Altered promoter recycling rates contribute to dominant-negative activity of human peroxisome proliferator-activated receptor-gamma mutations associated with diabetes.

The transcription factor peroxisome proliferator-activated receptor-gamma (PPARgamma) plays an important role in regulating lipid and glucose metabolism and improves insulin sensitivity in diabetic patients when activated by thiazolidinedione drugs. Several loss-of-function mutations in PPARgamma have been identified that cause lipodystrophy and diabetes in humans. Because affected individuals are heterozygotes and have one normal PPARgamma allele, it is of interest to know whether these mutations act in a dominant-negative fashion to inhibit the activity of the wild-type (WT) receptor. Here we compare the molecular phenotypes of two previously identified PPARgamma mutations: P467L, reported to be dominant negative; and F388L, reported to be devoid of dominant-negative activity.

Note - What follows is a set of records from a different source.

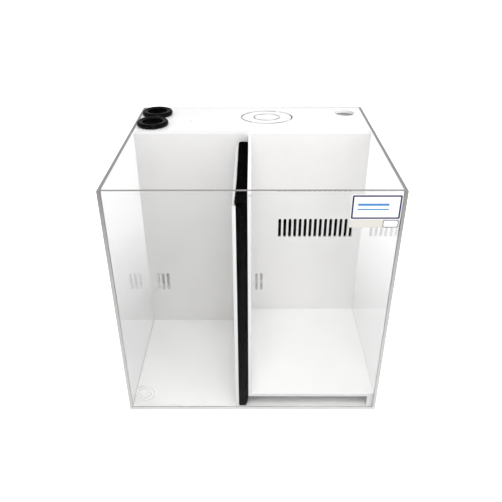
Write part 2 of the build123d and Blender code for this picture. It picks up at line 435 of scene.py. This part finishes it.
# Draws a bonded sheet's vertices in from the clear panels by the film's thickness.
def drawIn(piece):
    film = sheetWork["cement"]
    low = np.array([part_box("left_side_panel")[1].x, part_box("front_panel")[1].y, -1]) + film
    high = np.array([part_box("right_side_panel")[0].x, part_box("back_panel")[0].y, 1]) - film
    points = np.zeros(len(piece.data.vertices) * 3)
    piece.data.vertices.foreach_get("co", points)
    points = np.clip(points.reshape(-1, 3), low, high)
    piece.data.vertices.foreach_set("co", points.ravel())
    piece.data.update()


def buildClearPanels():
    for node, slot in slotOf.items():
        if slot == "clear_sheet":
            dressSheet(easedCopy(node), node, "clearSheet", "clearSheetEdge", True)


def buildWhiteSheets():
    for node, slot in slotOf.items():
        if slot in ("white_sheet", "deck_sheet"):
            piece = easedCopy(node)
            if node != "base_panel":
                drawIn(piece)
            dressSheet(piece, node, "whiteSheet", "whiteSheetEdgePaintedLit", False)


foamWork = {
    "gridStep": 1.8 * mm,
    "cornerRound": 2.5 * mm,
    "cornerTurn": 30,           # degrees that the directions turn away at each end of a side
    "roundRows": 5,             # rows of points over a rounded edge
    "flatRows": 4,              # rows from a rounded edge to the middle
    "weld": 0.02 * mm,
    "fill": 0.8,                # how full the padding is
    "cell": 3.2 * mm,           # size of the open cells
    "poreReach": 0.55,          # share of a cell over which a pore fades
    "poreDepth": 0.8 * mm,
    "swellDepth": 0.25 * mm,    # slow waves in the cut faces
    "swellWaves": (310.0, 90.0, 47.0),      # radians in a metre of each axis
    "swellBend": (2.0, 33.0),   # radians the waves are bent by, and in a metre of height
    "lean": 2.6 * mm,           # how far the top spreads over the lower divider
    "leanStart": 0.5 * mm,      # height above that divider where it starts
    "leanRise": 4.0 * mm,
    "leanBehind": 0.35,         # share of it that is left at the back
    "leanReach": 60.0 * mm,     # distance from the front over which it fades to that
    "footDraw": 3.5 * mm,       # how far the front lower right corner is drawn in
    "footRise": 16.0 * mm,
    "footReach": 30.0 * mm,
}


# Distance, in cells, from each point to the nearest of the feature points scattered one per cell of a cubic
# lattice. The scatter in each cell comes from a sine hash of its indices.
def cellDistance(points, size):
    hashWeights = np.array([12.9898, 78.233, 37.719])
    hashGain = 43758.5453
    hashShifts = (0.0, 1.7, 3.9)
    cell = np.floor(points / size)
    nearest = np.full(len(points), np.inf)
    around = [-1, 0, 1]
    for offset in np.stack(np.meshgrid(around, around, around, indexing="ij"), -1).reshape(-1, 3):
        home = cell + offset
        seed = home @ hashWeights
        scatter = np.stack([np.sin(seed + shift) * hashGain for shift in hashShifts], axis=1) % 1.0
        nearest = np.minimum(nearest, np.linalg.norm(home + scatter - points / size, axis=1))
    return nearest


# A soft block: each point is a point of an inner box plus the corner radius times a unit direction. Columns
# run round the upright outline, and rows run from the foot's middle line up the sides to the top's.
def softBlock(low, high):
    low = np.array(low)
    high = np.array(high)
    rounding = foamWork["cornerRound"]
    step = foamWork["gridStep"]
    half = (high - low) / 2 - rounding
    alongX = np.linspace(-1, 1, max(3, int(2 * half[0] / step)))
    alongY = np.linspace(-1, 1, max(3, int(2 * half[1] / step)))
    rise = np.linspace(-half[2], half[2], max(3, int(2 * half[2] / step)))
    one = np.ones_like
    sides = (
        (one(alongY), alongY, 0),
        (-alongX, one(alongX), 90),
        (-one(alongY), -alongY, 180),
        (alongX, -one(alongX), 270),
    )
    inner = []
    outward = []
    for x, y, turn in sides:
        inner.append(np.stack([x, y], axis=1))
        facing = np.full(len(x), math.radians(turn))
        facing[0] -= math.radians(foamWork["cornerTurn"])
        facing[-1] += math.radians(foamWork["cornerTurn"])
        outward.append(np.stack([np.cos(facing), np.sin(facing)], axis=1))
    inner = np.concatenate(inner) * half[:2]
    outward = np.concatenate(outward)
    tilt = np.radians(np.linspace(0, 90, foamWork["roundRows"]))
    flat = np.linspace(1, 0, foamWork["flatRows"] + 1)[1:]
    stretches = (     # each row's share of the inner box, its height and its direction's angle
        (flat[::-1], -half[2], -math.pi / 2),
        (one(tilt), -half[2], -tilt[::-1]),
        (one(rise[1:-1]), rise[1:-1], 0),
        (one(tilt), half[2], tilt),
        (flat, half[2], math.pi / 2),
    )
    across, lift, angle = np.concatenate([np.stack(np.broadcast_arrays(*part)) for part in stretches], axis=1)
    rows, columns = len(across), len(inner)
    direction = np.stack([
        np.cos(angle)[:, None] * outward[:, 0],
        np.cos(angle)[:, None] * outward[:, 1],
        np.broadcast_to(np.sin(angle)[:, None], (rows, columns)),
    ], axis=2)
    core = np.stack([
        across[:, None] * inner[:, 0],
        np.broadcast_to(inner[:, 1], (rows, columns)),
        np.broadcast_to(lift[:, None], (rows, columns)),
    ], axis=2)
    return (low + high) / 2 + core + rounding * direction, direction


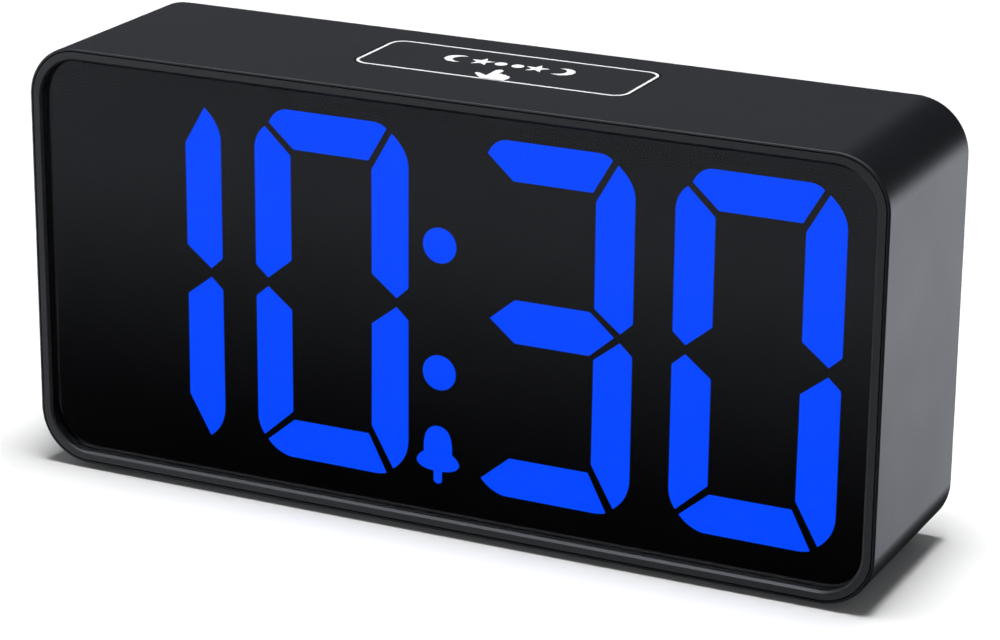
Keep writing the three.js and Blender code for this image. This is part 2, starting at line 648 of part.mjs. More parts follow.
// ---- Sockets ----
function powerBoard() {
  const high = POWER_BOARD_TOP - 0.05;
  return solid(prismZ(rectangle(35, 12.5, 0.5, 48.5, 7.5), high - BOARD_THICKNESS, high, 2));
}

function powerJack() {
  const body = blockY(9, 11, 4, COVER_INNER - 0.1, JACK_X, POWER_BOARD_TOP + 5.5);
  const nose = rodY(3.9, COVER_INNER - 0.3, COVER_OUTER - 0.3, JACK_X, JACK_Z);
  const bore = rodY(3.15, 7.5, BACK, JACK_X, JACK_Z);
  return cutFrom(joined(body, nose), bore);
}

const powerJackPin = () => rodY(1, 7.6, COVER_OUTER - 1, JACK_X, JACK_Z, 5);

function usbShell() {
  const outer = rectangle(USB_WIDTH, USB_HEIGHT, 0.6, USB_X, USB_Z);
  const inner = rectangle(USB_WIDTH - 2 * USB_WALL, USB_HEIGHT - 2 * USB_WALL, 0.3, USB_X, USB_Z);
  const shell = solid(prismY(outer, 3.8, COVER_OUTER - 0.2, 2));
  return cutFrom(shell, solid(prismY(inner, 5.4, BACK, 2)));
}

const usbTongue = () => blockY(11.2, 1.8, 5.45, COVER_OUTER - 1.4, USB_X, POWER_BOARD_TOP + 3.7);

// ---- Ribbon cable between the boards: a flat strip that turns up once and back ----
function ribbonCable() {
  const half = CABLE_THICKNESS / 2;
  const near = DISPLAY_BOARD_BACK + CONNECTOR_HEIGHT + GAP;
  const far = CONTROL_BOARD_FRONT - CONNECTOR_HEIGHT - GAP;
  const [low, high] = [DISPLAY_CONNECTOR_Z, CONTROL_CONNECTOR_Z];
  const middle = [(near + far) / 2, (low + high) / 2];
  const centre = [[near, low], [near + 1, low + 0.6], middle, [far - 1, high - 0.6], [far, high]];
  const curve = new THREE.SplineCurve(centre.map(([y, z]) => new THREE.Vector2(y, z)));
  const side = (sign) =>
    curve.getPoints(14).map((point, i) => {
      const tangent = curve.getTangent(i / 14);
      return new THREE.Vector2(point.x - sign * half * tangent.y, point.y + sign * half * tangent.x);
    });
  const strip = new THREE.Shape([...side(-1), ...side(1).reverse()]);
  return solid(prismX(strip, CABLE_X - CABLE_WIDTH / 2, CABLE_X + CABLE_WIDTH / 2));
}

// ---- Assembly ----
function part(name, shape, material, position = [0, 0, 0], rotation = [0, 0, 0]) {
  const made = new THREE.Mesh(geometryOf(shape), MATERIALS[material]);
  made.name = name;
  made.position.set(...position);
  made.rotation.set(...rotation);
  return made;
}

function group(...members) {
  return new THREE.Group().add(...members);
}

const FACING_BACK = [-Math.PI / 2, 0, 0];

const shell = group(
  part("housing_sleeve", housingSleeve(), "case"),
  part("front_bezel", frontBezel(), "bezel"),
  part("display_lens", displayLens(), "lens"),
  part("rear_cover", rearCover(), "case"),
  part("battery_door", batteryDoor(), "case", [0, 0, BAY_Z]),
  ...CORNERS.map(([x, y], i) =>
    part(`rubber_foot_${i + 1}`, rubberFoot(), "rubber", [x * FOOT_X, y * FOOT_Y, BOTTOM - FOOT_PROUD]),
  ),
  ...CORNERS.map(([x, z], i) =>
    part(
      `case_screw_${i + 1}`, crossScrew(2.6, 1.1, 1.2, 8), "screw",
      [x * SCREW_X, COVER_OUTER - 1.15, z * SCREW_Z], FACING_BACK,
    ),
  ),
);

const display = group(
  part("segment_diffuser", segmentDiffuser(), "diffuser"),
  part("display_reflector", displayReflector(), "reflector"),
  part("display_board", displayBoard(), "board"),
  part("clock_chip", clockChip(), "component", [-20, DISPLAY_BOARD_BACK + 0.05, 6]),
  part("crystal", crystalCan(), "nickel", [-4, DISPLAY_BOARD_BACK + 1.6, 6]),
  part("capacitor", capacitorCan(), "component", [10, DISPLAY_BOARD_BACK + 0.05, 10]),
  part("ribbon_cable", ribbonCable(), "cable"),
);

const snooze = group(
  part("snooze_key", snoozeKey(), "key"),
  part("snooze_plunger", switchPlunger(), "plunger", [0, 0, SNOOZE_SWITCH_Z]),
  part("snooze_switch", switchBody(), "component", [0, 0, SNOOZE_SWITCH_Z]),
  part("snooze_board", snoozeBoard(), "board"),
);
snooze.position.set(SNOOZE_X, SNOOZE_Y, 0);

const KEY_NAMES = ["time_key", "alarm_key", "minus_key", "plus_key", "format_key"];
const settingKeys = KEY_NAMES.map((name, i) => {
  const unit = group(
    part(name, settingKey(), "key"),
    part(`${name}_plunger`, switchPlunger(), "plunger", [0, 0, MOUNTED]),
    part(`${name}_switch`, switchBody(), "component", [0, 0, MOUNTED]),
  );
  unit.rotation.set(...FACING_BACK);
  unit.position.set(KEY_XS[i], 0, ROW_Z);
  return unit;
});

const controls = group(
  part("control_board", controlBoard(), "board"),
  ...settingKeys,
  part("alarm_slider_body", sliderBody(), "component"),
  part("alarm_slider_knob", sliderKnob(), "key", [SLIDER_X - SLIDER_TRAVEL / 2, 0, ROW_Z]),
  part("dimmer_potentiometer", dimmerPotentiometer(), "component"),
  part("dimmer_shaft", dimmerShaft(), "nickel", [WHEEL_X, WHEEL_Y, 0]),
  part("dimmer_wheel", dimmerWheel(), "key", [WHEEL_X, WHEEL_Y, ROW_Z]),
);

const speaker = group(
  part("speaker_frame", speakerFrame(), "nickel"),
  part("speaker_cone", speakerCone(), "cone"),
  part("speaker_magnet", speakerMagnet(), "screw"),
);
speaker.rotation.set(...FACING_BACK);
speaker.position.set(SPEAKER_X, COVER_INNER - 0.1, SPEAKER_Z);

// The two cells lie in opposite directions, each pressed on by the spring at its flat end.
const cellY = BAY_FLOOR + 0.1 + CELL_RADIUS;
const cellX = BAY_WIDTH / 2 - CONTACT_THICKNESS - 0.2 - NUB_LENGTH - CELL_LENGTH / 2;
const contactX = BAY_WIDTH / 2 - 0.1 - CONTACT_THICKNESS;
const [lowerZ, upperZ] = [-CELL_PITCH / 2, CELL_PITCH / 2];
const ABOUT_FACE = [0, 0, Math.PI];
const batteries = group(
  part("battery_cell_1", batteryCell(), "cell", [cellX, 0, lowerZ]),
  part("battery_cell_2", batteryCell(), "cell", [-cellX, 0, upperZ], ABOUT_FACE),
  part("battery_bridge_contact", contactPlate(20), "nickel", [-contactX - CONTACT_THICKNESS, 0, 0]),
  part("battery_plus_contact", contactPlate(9), "nickel", [contactX, 0, lowerZ]),
  part("battery_minus_contact", contactPlate(9), "nickel", [contactX, 0, upperZ]),
  part("battery_spring_1", contactSpring(), "nickel", [-contactX, 0, lowerZ]),
  part("battery_spring_2", contactSpring(), "nickel", [contactX, 0, upperZ], ABOUT_FACE),
);
batteries.position.set(0, cellY, BAY_Z);

const sockets = group(
  part("power_board", powerBoard(), "board"),
  part("power_jack", powerJack(), "component"),
  part("power_jack_pin", powerJackPin(), "nickel"),
  part("usb_shell", usbShell(), "nickel"),
  part("usb_tongue", usbTongue(), "plunger"),
);

const clock = group(shell, display, snooze, controls, speaker, batteries, sockets);
clock.position.z = FOOT_PROUD + CASE_HEIGHT / 2;

export default group(clock);
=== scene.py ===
"""A bedside alarm clock, dressed around its engineering model.

The case, window, digits, snooze key and everything on the back are modelled here at full quality, each
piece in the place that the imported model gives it. Lengths are metres; a millimetre is written as MM.
"""
import logging
import math
from collections.abc import Iterable, Iterator, Sequence
from contextlib import contextmanager
from dataclasses import dataclass, field
from enum import Enum

import bmesh
import bpy
from mathutils import Matrix, Vector


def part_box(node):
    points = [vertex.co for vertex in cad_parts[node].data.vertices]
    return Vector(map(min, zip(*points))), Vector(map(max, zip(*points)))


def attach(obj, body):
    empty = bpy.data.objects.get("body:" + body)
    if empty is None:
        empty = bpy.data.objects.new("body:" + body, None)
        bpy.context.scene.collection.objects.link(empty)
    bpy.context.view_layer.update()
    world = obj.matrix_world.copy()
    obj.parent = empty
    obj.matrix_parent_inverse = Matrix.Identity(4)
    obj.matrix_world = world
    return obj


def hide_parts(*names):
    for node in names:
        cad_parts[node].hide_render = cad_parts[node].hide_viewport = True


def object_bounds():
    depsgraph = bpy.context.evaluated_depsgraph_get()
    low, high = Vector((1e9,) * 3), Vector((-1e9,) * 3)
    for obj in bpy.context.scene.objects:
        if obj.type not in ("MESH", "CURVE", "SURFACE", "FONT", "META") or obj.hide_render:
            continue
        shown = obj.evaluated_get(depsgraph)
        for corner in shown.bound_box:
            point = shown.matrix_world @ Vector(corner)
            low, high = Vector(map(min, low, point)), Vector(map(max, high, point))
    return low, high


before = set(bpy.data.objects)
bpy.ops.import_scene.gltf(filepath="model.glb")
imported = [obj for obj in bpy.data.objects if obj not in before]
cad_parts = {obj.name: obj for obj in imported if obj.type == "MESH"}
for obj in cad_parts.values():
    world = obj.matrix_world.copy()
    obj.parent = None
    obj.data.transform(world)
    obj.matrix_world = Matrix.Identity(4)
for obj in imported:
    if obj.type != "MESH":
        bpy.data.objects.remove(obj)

CAD_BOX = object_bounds()
MM = 0.001
ON_PLANE = 1e-7
CORNERS = range(1, 5)
Colour = tuple[float, float, float]
Outline = list[tuple[float, float]]
log = logging.getLogger("alarm_clock")


# ---------------------------------------------------------------- places


class Axis(Enum):
    """An axis of the clock's frame: X to the right, Y to the back, Z up."""

    X = 0
    Y = 1
    Z = 2


@dataclass(frozen=True)
class Box:
    """A box along the clock's axes, from its lowest to its highest corner."""

    low: Vector
    high: Vector

    @classmethod
    def of(cls, node: str) -> "Box":
        """Take the box of a node of the engineering model.

        Args:
            node: the node's name.

        Returns:
            The node's box at rest.
        """
        low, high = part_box(node)
        return cls(Vector(low), Vector(high))

    @property
    def middle(self) -> Vector:
        """The box's centre."""
        return (self.low + self.high) / 2

    @property
    def size(self) -> Vector:
        """The box's edge lengths."""
        return self.high - self.low

    def grown(self, x: float = 0, y: float = 0, z: float = 0) -> "Box":
        """Move every side outwards.

        Args:
            x: distance for the two sides across X.
            y: distance for the two sides across Y.
            z: distance for the two sides across Z.

        Returns:
            The larger box, or a smaller one where a distance is negative.
        """
        step = Vector((x, y, z))
        return Box(self.low - step, self.high + step)

    def between(self, axis: Axis, low: float, high: float) -> "Box":
        """Give the box new limits along one axis.

        Args:
            axis: the axis that changes.
            low: the new lower limit.
            high: the new upper limit.

        Returns:
            The changed box.
        """
        start, end = self.low.copy(), self.high.copy()
        start[axis.value] = low
        end[axis.value] = high
        return Box(start, end)

    @classmethod
    def around(cls, centre: Iterable[float], size: Iterable[float]) -> "Box":
        """Make a box about a point.

        Args:
            centre: the box's centre.
            size: the box's edge lengths.

        Returns:
            The box.
        """
        middle, half = Vector(centre), Vector(size) / 2
        return cls(middle - half, middle + half)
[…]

We developed a competitive chromatin immunoprecipitation assay to measure the relative ability of mutant PPARgamma to compete with WT receptor for binding to a PPAR regulatory element (PPRE)-containing promoter. By determining the ratio of mutant and WT receptors bound to a PPRE over time, we estimated the relative promoter turnover rate of each receptor. This assay demonstrated that PPARgamma bearing the P467L had a reduced promoter turnover rate compared with the F388L receptor, and over time out-competed the WT receptor for promoter binding sites. We propose that the P467L receptor is dominant negative because in a cell containing both WT and mutant receptors, the majority of the PPAR-regulated promoters will be occupied by the transcriptionally defective mutant receptor. In contrast, the F388L mutation lacks dominant-negative activity because its more rapid promoter turnover rate prevented it from out-competing the WT receptor for promoter binding sites.